In conclusion, modernity encompassed the entire region, the social, political and economic climates that facilitated modernity were different in China, Japan and Korea. The role of the West in modernizing East Asia cannot be emphasized enough as it was Western ideas that renovated Japan.

Western ideas of expansion partly explains the annexation of Korea and economic imperialism in China showcases how East Asia was accessible and interconnected in international relations. Therefore, Japan, Korea and China were transforming through cultural influences from abroad and new knowledge.

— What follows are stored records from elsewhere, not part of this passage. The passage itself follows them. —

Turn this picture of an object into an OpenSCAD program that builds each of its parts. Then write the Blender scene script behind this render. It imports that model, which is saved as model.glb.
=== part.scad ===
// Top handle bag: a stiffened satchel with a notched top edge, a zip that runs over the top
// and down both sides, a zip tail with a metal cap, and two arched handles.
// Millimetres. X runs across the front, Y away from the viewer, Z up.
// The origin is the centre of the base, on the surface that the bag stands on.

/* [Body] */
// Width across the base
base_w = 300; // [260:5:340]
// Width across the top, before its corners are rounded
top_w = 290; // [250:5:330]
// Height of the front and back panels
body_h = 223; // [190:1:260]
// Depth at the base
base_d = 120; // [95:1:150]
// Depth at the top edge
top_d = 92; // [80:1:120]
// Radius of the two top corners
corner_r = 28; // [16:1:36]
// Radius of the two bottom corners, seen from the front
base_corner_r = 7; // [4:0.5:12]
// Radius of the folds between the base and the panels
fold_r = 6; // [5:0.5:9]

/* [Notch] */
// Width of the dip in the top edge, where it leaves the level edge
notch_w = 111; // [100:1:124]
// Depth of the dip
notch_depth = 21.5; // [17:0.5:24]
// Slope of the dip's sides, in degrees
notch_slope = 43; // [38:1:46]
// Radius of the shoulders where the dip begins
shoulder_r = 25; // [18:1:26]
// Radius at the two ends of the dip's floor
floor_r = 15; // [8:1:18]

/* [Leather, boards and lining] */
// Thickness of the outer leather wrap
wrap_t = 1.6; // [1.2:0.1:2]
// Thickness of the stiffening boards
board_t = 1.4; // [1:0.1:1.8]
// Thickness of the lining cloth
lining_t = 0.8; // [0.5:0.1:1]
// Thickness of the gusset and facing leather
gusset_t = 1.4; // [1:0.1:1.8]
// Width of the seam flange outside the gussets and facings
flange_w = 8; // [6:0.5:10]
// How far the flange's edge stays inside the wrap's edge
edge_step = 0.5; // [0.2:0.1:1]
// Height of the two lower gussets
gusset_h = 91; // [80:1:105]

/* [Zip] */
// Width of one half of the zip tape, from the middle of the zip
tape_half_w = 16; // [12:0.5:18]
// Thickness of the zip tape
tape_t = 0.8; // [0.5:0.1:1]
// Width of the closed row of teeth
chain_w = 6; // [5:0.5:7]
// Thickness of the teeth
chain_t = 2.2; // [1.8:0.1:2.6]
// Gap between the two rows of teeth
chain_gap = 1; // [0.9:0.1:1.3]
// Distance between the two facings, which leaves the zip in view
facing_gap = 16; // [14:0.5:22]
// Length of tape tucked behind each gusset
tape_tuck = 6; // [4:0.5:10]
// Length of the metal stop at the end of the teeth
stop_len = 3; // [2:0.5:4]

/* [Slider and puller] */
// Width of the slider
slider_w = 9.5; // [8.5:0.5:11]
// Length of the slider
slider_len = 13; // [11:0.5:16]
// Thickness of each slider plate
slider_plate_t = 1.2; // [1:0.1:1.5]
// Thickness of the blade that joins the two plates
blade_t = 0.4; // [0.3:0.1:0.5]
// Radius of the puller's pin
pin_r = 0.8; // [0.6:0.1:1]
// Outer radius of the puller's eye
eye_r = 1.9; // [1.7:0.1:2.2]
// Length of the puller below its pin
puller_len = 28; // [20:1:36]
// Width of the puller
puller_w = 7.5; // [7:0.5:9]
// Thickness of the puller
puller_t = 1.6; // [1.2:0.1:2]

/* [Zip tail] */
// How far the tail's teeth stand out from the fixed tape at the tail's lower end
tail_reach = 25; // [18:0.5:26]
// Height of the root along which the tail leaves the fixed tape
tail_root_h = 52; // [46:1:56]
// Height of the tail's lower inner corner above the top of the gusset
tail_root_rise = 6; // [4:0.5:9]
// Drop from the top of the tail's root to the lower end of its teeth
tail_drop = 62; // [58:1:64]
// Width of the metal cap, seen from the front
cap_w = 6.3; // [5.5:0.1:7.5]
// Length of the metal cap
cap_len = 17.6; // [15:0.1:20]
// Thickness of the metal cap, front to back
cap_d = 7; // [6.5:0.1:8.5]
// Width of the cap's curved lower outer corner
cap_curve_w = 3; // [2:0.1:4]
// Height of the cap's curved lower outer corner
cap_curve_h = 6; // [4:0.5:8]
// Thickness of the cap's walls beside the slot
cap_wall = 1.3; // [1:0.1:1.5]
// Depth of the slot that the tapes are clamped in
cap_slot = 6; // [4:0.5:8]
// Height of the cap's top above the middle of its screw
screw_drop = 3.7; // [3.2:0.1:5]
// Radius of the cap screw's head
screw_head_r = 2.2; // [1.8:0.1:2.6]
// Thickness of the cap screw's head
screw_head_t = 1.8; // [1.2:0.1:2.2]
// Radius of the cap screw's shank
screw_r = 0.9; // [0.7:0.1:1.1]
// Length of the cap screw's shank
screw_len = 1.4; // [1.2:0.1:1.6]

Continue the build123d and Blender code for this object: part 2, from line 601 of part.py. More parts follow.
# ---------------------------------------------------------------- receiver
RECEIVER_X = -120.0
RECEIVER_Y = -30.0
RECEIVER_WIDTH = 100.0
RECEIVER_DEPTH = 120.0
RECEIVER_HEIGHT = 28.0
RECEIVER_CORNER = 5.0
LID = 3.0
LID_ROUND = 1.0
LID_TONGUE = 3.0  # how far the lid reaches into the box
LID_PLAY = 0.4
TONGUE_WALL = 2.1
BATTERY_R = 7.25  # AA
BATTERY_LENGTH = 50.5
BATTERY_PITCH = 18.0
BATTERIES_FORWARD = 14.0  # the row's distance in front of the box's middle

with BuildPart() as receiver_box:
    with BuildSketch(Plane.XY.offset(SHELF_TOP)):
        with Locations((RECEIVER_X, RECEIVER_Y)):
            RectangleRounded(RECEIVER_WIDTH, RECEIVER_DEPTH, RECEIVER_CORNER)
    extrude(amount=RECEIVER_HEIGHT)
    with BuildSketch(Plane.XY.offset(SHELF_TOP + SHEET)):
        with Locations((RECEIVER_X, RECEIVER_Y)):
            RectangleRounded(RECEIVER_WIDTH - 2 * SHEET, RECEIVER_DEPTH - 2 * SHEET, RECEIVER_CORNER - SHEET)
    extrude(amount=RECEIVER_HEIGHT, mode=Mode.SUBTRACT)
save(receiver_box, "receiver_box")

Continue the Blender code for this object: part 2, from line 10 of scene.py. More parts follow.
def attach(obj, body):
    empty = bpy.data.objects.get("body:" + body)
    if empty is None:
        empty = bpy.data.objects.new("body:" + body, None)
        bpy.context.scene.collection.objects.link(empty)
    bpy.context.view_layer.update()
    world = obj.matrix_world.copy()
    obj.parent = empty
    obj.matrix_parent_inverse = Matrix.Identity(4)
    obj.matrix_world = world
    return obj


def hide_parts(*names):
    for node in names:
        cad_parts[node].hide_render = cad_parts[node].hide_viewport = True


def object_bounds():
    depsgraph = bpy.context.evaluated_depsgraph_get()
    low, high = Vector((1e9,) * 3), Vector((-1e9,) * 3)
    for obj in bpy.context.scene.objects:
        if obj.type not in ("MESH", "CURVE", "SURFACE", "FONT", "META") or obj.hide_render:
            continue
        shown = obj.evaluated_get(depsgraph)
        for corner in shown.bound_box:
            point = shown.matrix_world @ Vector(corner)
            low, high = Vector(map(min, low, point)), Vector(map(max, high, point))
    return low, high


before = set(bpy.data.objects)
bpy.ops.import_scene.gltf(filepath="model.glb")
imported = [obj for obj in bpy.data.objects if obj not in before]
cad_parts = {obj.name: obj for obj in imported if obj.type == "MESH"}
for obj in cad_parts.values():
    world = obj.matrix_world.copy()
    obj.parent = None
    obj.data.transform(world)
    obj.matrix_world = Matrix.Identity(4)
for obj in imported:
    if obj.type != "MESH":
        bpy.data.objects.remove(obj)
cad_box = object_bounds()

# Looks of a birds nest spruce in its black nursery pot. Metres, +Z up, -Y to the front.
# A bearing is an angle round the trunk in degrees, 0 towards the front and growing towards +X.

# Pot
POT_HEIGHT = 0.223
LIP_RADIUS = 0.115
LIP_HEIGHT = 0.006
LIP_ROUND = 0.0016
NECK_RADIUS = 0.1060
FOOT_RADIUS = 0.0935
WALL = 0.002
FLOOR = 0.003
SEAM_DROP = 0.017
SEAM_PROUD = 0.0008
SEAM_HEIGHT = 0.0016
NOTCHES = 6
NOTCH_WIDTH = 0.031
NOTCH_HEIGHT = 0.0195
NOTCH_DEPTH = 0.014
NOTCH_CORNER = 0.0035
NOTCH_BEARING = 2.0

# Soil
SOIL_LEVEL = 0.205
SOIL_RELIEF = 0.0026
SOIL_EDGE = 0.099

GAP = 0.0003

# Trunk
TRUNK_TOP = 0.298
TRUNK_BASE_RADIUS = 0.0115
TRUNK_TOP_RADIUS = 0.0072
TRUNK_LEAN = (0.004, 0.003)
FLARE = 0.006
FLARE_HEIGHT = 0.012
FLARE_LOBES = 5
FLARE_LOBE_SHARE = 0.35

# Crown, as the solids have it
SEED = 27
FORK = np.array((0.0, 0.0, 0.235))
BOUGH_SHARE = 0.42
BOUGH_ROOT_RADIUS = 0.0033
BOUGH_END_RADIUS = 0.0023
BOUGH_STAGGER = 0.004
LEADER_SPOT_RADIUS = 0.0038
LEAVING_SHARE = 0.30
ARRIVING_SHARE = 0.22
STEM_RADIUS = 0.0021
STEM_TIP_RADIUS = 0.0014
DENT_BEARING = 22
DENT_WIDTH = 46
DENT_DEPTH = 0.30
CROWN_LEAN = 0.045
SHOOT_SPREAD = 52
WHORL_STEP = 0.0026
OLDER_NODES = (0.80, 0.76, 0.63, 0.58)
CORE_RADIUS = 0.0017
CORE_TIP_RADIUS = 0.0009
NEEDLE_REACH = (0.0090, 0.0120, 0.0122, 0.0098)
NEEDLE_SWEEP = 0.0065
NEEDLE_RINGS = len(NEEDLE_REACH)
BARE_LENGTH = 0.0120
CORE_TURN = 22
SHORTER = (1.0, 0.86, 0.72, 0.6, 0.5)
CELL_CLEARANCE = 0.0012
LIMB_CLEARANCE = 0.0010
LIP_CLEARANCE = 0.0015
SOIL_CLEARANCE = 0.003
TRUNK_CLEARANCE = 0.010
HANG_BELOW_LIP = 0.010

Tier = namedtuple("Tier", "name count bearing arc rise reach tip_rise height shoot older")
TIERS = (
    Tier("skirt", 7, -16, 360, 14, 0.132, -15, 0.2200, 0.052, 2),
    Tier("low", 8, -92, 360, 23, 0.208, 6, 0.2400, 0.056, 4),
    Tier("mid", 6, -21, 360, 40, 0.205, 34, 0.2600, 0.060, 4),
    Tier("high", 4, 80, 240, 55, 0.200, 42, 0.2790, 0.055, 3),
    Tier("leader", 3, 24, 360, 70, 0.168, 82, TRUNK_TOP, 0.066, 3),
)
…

The term modernity is a loaded term when using it to describe developments in East Asia because for Korea and China modernity was experienced through imperialism. Japan imitated the West in order to beat the West and due to this practice Japan was able to develop rapidly. Modern social developments in China were unique as they were stimulated by the economic and political process created by conditions of war.

However, when trying to understand modernity in the Korea it is imperative to look at it from different levels of analysis: state level and macro level. Japan colonised a state, not a people therefore advancement during the colonial period in Korea can only be seen through state structures while simultaneously the state took systematic approaches to eradicate Korean culture and society along with economic exploitation (Myers and Zhen, 1984).

This creates a double-edged sword as colonialism is oppressive therefore modernity is not a synonym for progress. Yet without colonialism it is difficult to say if development would have occurred at the rate that they did. East Asia as a region underwent many transformations in the early 20th century but economic industrialisation, it could be argued, was the most important factor as it created lasting change and the climate which facilitated political and social developments.